<<<<

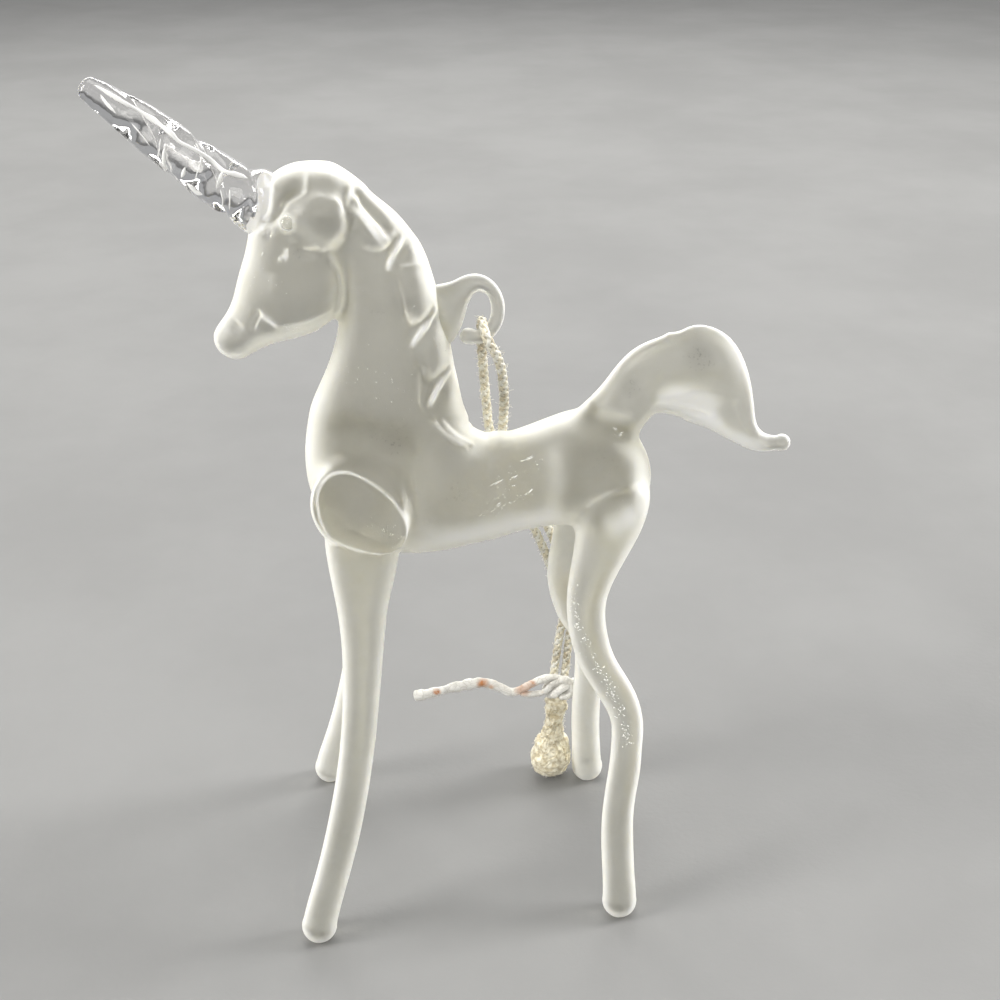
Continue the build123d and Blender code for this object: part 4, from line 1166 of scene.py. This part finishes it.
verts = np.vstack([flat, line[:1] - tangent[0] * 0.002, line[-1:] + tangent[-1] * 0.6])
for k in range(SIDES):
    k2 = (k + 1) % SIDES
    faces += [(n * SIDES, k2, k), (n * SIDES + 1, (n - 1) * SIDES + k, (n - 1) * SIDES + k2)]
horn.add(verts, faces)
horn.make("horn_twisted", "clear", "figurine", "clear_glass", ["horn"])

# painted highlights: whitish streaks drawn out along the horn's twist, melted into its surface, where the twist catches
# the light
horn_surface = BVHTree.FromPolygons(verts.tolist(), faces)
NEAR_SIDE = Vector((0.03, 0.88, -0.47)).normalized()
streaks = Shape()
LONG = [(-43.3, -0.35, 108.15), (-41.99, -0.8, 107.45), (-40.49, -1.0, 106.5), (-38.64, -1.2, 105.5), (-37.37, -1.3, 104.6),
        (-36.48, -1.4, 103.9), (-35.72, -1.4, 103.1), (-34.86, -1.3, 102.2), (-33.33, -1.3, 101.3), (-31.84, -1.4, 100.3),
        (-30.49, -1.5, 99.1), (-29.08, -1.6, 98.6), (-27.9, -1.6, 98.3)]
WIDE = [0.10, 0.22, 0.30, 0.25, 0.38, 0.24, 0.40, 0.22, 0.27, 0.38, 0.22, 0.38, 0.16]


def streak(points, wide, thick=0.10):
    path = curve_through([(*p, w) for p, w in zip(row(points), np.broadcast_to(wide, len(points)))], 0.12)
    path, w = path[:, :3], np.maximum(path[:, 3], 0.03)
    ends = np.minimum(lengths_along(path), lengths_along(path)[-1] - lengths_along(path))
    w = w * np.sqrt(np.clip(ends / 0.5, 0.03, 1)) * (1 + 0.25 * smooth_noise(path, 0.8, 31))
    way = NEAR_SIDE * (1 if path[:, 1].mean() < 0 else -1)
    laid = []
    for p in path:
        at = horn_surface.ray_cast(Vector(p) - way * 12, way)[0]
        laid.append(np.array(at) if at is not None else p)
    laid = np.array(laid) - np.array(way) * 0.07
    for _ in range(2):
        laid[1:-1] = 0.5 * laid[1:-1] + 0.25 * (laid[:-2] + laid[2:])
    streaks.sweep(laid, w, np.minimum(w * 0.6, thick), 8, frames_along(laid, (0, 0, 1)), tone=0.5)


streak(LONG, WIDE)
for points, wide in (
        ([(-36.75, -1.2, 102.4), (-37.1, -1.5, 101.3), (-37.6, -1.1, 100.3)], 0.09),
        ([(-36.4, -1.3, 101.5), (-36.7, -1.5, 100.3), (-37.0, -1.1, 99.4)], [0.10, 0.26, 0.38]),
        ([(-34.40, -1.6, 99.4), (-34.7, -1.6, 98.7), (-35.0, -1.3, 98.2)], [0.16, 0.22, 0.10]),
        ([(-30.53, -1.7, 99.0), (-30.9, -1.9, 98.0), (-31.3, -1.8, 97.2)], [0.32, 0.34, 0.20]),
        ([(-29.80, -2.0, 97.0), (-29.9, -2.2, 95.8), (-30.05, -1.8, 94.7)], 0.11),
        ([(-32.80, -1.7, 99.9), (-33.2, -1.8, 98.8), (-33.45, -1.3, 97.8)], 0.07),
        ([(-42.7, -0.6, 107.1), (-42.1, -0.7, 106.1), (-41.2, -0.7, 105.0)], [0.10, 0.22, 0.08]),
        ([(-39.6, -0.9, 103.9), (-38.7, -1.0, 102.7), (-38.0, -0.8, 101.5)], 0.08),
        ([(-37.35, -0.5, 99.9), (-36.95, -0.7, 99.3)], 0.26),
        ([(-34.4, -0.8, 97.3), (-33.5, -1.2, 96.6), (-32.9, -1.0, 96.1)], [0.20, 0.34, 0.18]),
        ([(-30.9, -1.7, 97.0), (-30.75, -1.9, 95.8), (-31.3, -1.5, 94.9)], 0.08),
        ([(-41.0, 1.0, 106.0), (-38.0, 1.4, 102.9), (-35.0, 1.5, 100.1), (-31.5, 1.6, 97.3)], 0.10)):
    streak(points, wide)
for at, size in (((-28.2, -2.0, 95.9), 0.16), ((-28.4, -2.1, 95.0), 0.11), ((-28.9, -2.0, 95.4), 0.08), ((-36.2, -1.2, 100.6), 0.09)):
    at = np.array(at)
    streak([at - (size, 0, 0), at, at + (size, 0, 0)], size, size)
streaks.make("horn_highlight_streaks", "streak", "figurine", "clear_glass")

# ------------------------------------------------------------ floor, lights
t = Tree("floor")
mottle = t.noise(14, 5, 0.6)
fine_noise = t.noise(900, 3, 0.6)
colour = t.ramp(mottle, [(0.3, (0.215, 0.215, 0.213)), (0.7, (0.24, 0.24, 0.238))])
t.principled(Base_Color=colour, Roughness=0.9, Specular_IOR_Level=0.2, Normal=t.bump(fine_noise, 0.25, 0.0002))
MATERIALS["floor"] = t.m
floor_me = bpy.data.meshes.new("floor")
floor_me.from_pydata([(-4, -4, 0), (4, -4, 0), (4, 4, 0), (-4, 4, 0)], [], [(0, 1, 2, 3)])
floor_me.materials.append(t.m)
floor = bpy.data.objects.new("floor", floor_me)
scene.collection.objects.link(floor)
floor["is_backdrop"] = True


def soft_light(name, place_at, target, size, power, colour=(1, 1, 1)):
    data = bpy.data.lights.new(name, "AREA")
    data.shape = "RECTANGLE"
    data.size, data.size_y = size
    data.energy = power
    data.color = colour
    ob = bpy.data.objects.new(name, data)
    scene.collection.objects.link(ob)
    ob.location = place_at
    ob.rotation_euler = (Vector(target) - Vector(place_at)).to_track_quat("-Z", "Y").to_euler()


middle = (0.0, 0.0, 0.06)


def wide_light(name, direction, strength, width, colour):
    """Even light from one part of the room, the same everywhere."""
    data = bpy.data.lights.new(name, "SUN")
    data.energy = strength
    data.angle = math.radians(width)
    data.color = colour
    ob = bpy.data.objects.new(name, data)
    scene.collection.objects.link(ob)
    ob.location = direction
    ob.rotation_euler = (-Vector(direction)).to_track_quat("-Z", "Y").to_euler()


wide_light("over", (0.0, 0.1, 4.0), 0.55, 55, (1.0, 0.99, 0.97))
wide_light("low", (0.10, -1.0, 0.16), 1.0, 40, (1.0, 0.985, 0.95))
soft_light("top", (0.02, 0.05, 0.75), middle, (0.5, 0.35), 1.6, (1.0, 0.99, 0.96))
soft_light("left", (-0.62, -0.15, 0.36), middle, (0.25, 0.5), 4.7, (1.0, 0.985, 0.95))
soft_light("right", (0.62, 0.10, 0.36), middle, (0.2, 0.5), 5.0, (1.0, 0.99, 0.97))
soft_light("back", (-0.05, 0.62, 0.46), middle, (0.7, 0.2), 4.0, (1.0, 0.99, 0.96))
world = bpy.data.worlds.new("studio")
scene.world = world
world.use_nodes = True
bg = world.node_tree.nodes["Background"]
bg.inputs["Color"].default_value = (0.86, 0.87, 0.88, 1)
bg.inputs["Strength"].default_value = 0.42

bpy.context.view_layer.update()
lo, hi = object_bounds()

>>>>

Exactly reproduce the material above.

_ANSWER BELOW_
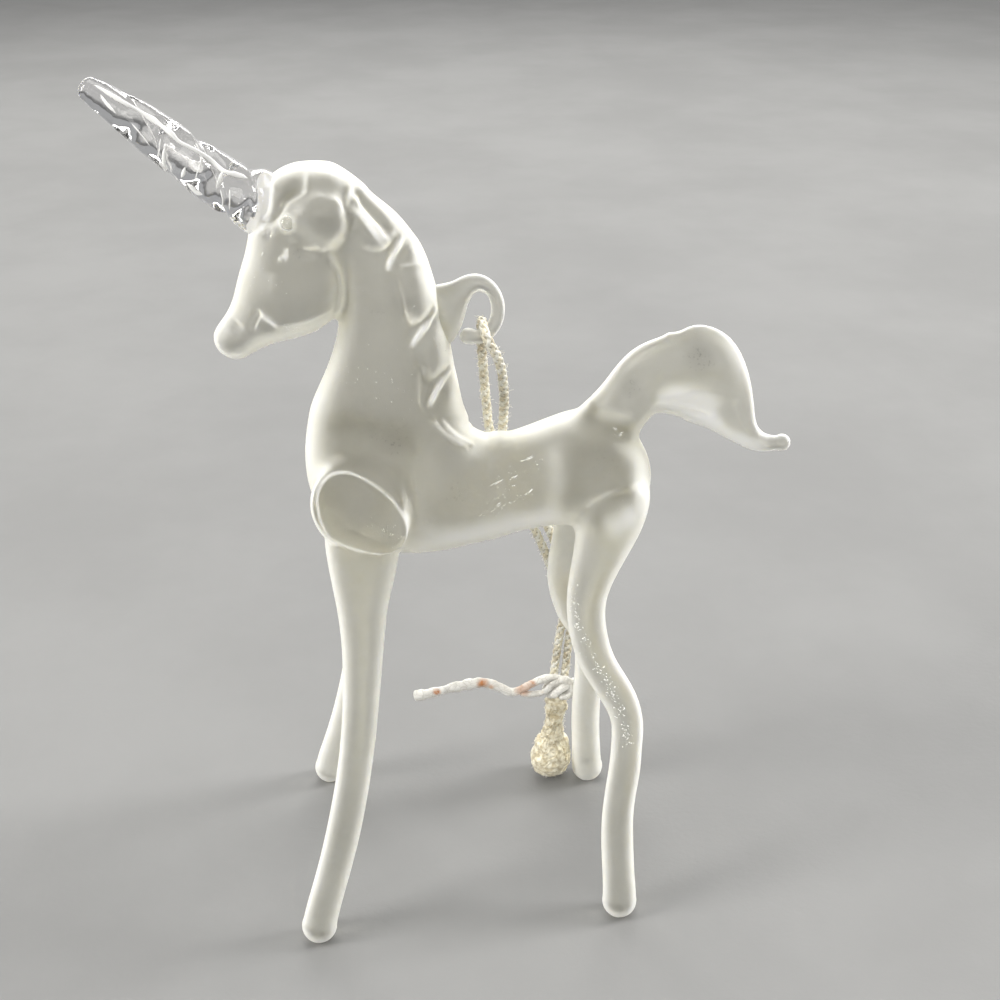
Continue the build123d and Blender code for this object: part 4, from line 1166 of scene.py. This part finishes it.
verts = np.vstack([flat, line[:1] - tangent[0] * 0.002, line[-1:] + tangent[-1] * 0.6])
for k in range(SIDES):
    k2 = (k + 1) % SIDES
    faces += [(n * SIDES, k2, k), (n * SIDES + 1, (n - 1) * SIDES + k, (n - 1) * SIDES + k2)]
horn.add(verts, faces)
horn.make("horn_twisted", "clear", "figurine", "clear_glass", ["horn"])

# painted highlights: whitish streaks drawn out along the horn's twist, melted into its surface, where the twist catches
# the light
horn_surface = BVHTree.FromPolygons(verts.tolist(), faces)
NEAR_SIDE = Vector((0.03, 0.88, -0.47)).normalized()
streaks = Shape()
LONG = [(-43.3, -0.35, 108.15), (-41.99, -0.8, 107.45), (-40.49, -1.0, 106.5), (-38.64, -1.2, 105.5), (-37.37, -1.3, 104.6),
        (-36.48, -1.4, 103.9), (-35.72, -1.4, 103.1), (-34.86, -1.3, 102.2), (-33.33, -1.3, 101.3), (-31.84, -1.4, 100.3),
        (-30.49, -1.5, 99.1), (-29.08, -1.6, 98.6), (-27.9, -1.6, 98.3)]
WIDE = [0.10, 0.22, 0.30, 0.25, 0.38, 0.24, 0.40, 0.22, 0.27, 0.38, 0.22, 0.38, 0.16]


def streak(points, wide, thick=0.10):
    path = curve_through([(*p, w) for p, w in zip(row(points), np.broadcast_to(wide, len(points)))], 0.12)
    path, w = path[:, :3], np.maximum(path[:, 3], 0.03)
    ends = np.minimum(lengths_along(path), lengths_along(path)[-1] - lengths_along(path))
    w = w * np.sqrt(np.clip(ends / 0.5, 0.03, 1)) * (1 + 0.25 * smooth_noise(path, 0.8, 31))
    way = NEAR_SIDE * (1 if path[:, 1].mean() < 0 else -1)
    laid = []
    for p in path:
        at = horn_surface.ray_cast(Vector(p) - way * 12, way)[0]
        laid.append(np.array(at) if at is not None else p)
    laid = np.array(laid) - np.array(way) * 0.07
    for _ in range(2):
        laid[1:-1] = 0.5 * laid[1:-1] + 0.25 * (laid[:-2] + laid[2:])
    streaks.sweep(laid, w, np.minimum(w * 0.6, thick), 8, frames_along(laid, (0, 0, 1)), tone=0.5)


streak(LONG, WIDE)
for points, wide in (
        ([(-36.75, -1.2, 102.4), (-37.1, -1.5, 101.3), (-37.6, -1.1, 100.3)], 0.09),
        ([(-36.4, -1.3, 101.5), (-36.7, -1.5, 100.3), (-37.0, -1.1, 99.4)], [0.10, 0.26, 0.38]),
        ([(-34.40, -1.6, 99.4), (-34.7, -1.6, 98.7), (-35.0, -1.3, 98.2)], [0.16, 0.22, 0.10]),
        ([(-30.53, -1.7, 99.0), (-30.9, -1.9, 98.0), (-31.3, -1.8, 97.2)], [0.32, 0.34, 0.20]),
        ([(-29.80, -2.0, 97.0), (-29.9, -2.2, 95.8), (-30.05, -1.8, 94.7)], 0.11),
        ([(-32.80, -1.7, 99.9), (-33.2, -1.8, 98.8), (-33.45, -1.3, 97.8)], 0.07),
        ([(-42.7, -0.6, 107.1), (-42.1, -0.7, 106.1), (-41.2, -0.7, 105.0)], [0.10, 0.22, 0.08]),
        ([(-39.6, -0.9, 103.9), (-38.7, -1.0, 102.7), (-38.0, -0.8, 101.5)], 0.08),
        ([(-37.35, -0.5, 99.9), (-36.95, -0.7, 99.3)], 0.26),
        ([(-34.4, -0.8, 97.3), (-33.5, -1.2, 96.6), (-32.9, -1.0, 96.1)], [0.20, 0.34, 0.18]),
        ([(-30.9, -1.7, 97.0), (-30.75, -1.9, 95.8), (-31.3, -1.5, 94.9)], 0.08),
        ([(-41.0, 1.0, 106.0), (-38.0, 1.4, 102.9), (-35.0, 1.5, 100.1), (-31.5, 1.6, 97.3)], 0.10)):
    streak(points, wide)
for at, size in (((-28.2, -2.0, 95.9), 0.16), ((-28.4, -2.1, 95.0), 0.11), ((-28.9, -2.0, 95.4), 0.08), ((-36.2, -1.2, 100.6), 0.09)):
    at = np.array(at)
    streak([at - (size, 0, 0), at, at + (size, 0, 0)], size, size)
streaks.make("horn_highlight_streaks", "streak", "figurine", "clear_glass")

# ------------------------------------------------------------ floor, lights
t = Tree("floor")
mottle = t.noise(14, 5, 0.6)
fine_noise = t.noise(900, 3, 0.6)
colour = t.ramp(mottle, [(0.3, (0.215, 0.215, 0.213)), (0.7, (0.24, 0.24, 0.238))])
t.principled(Base_Color=colour, Roughness=0.9, Specular_IOR_Level=0.2, Normal=t.bump(fine_noise, 0.25, 0.0002))
MATERIALS["floor"] = t.m
floor_me = bpy.data.meshes.new("floor")
floor_me.from_pydata([(-4, -4, 0), (4, -4, 0), (4, 4, 0), (-4, 4, 0)], [], [(0, 1, 2, 3)])
floor_me.materials.append(t.m)
floor = bpy.data.objects.new("floor", floor_me)
scene.collection.objects.link(floor)
floor["is_backdrop"] = True


def soft_light(name, place_at, target, size, power, colour=(1, 1, 1)):
    data = bpy.data.lights.new(name, "AREA")
    data.shape = "RECTANGLE"
    data.size, data.size_y = size
    data.energy = power
    data.color = colour
    ob = bpy.data.objects.new(name, data)
    scene.collection.objects.link(ob)
    ob.location = place_at
    ob.rotation_euler = (Vector(target) - Vector(place_at)).to_track_quat("-Z", "Y").to_euler()


middle = (0.0, 0.0, 0.06)


def wide_light(name, direction, strength, width, colour):
    """Even light from one part of the room, the same everywhere."""
    data = bpy.data.lights.new(name, "SUN")
    data.energy = strength
    data.angle = math.radians(width)
    data.color = colour
    ob = bpy.data.objects.new(name, data)
    scene.collection.objects.link(ob)
    ob.location = direction
    ob.rotation_euler = (-Vector(direction)).to_track_quat("-Z", "Y").to_euler()


wide_light("over", (0.0, 0.1, 4.0), 0.55, 55, (1.0, 0.99, 0.97))
wide_light("low", (0.10, -1.0, 0.16), 1.0, 40, (1.0, 0.985, 0.95))
soft_light("top", (0.02, 0.05, 0.75), middle, (0.5, 0.35), 1.6, (1.0, 0.99, 0.96))
soft_light("left", (-0.62, -0.15, 0.36), middle, (0.25, 0.5), 4.7, (1.0, 0.985, 0.95))
soft_light("right", (0.62, 0.10, 0.36), middle, (0.2, 0.5), 5.0, (1.0, 0.99, 0.97))
soft_light("back", (-0.05, 0.62, 0.46), middle, (0.7, 0.2), 4.0, (1.0, 0.99, 0.96))
world = bpy.data.worlds.new("studio")
scene.world = world
world.use_nodes = True
bg = world.node_tree.nodes["Background"]
bg.inputs["Color"].default_value = (0.86, 0.87, 0.88, 1)
bg.inputs["Strength"].default_value = 0.42

bpy.context.view_layer.update()
lo, hi = object_bounds()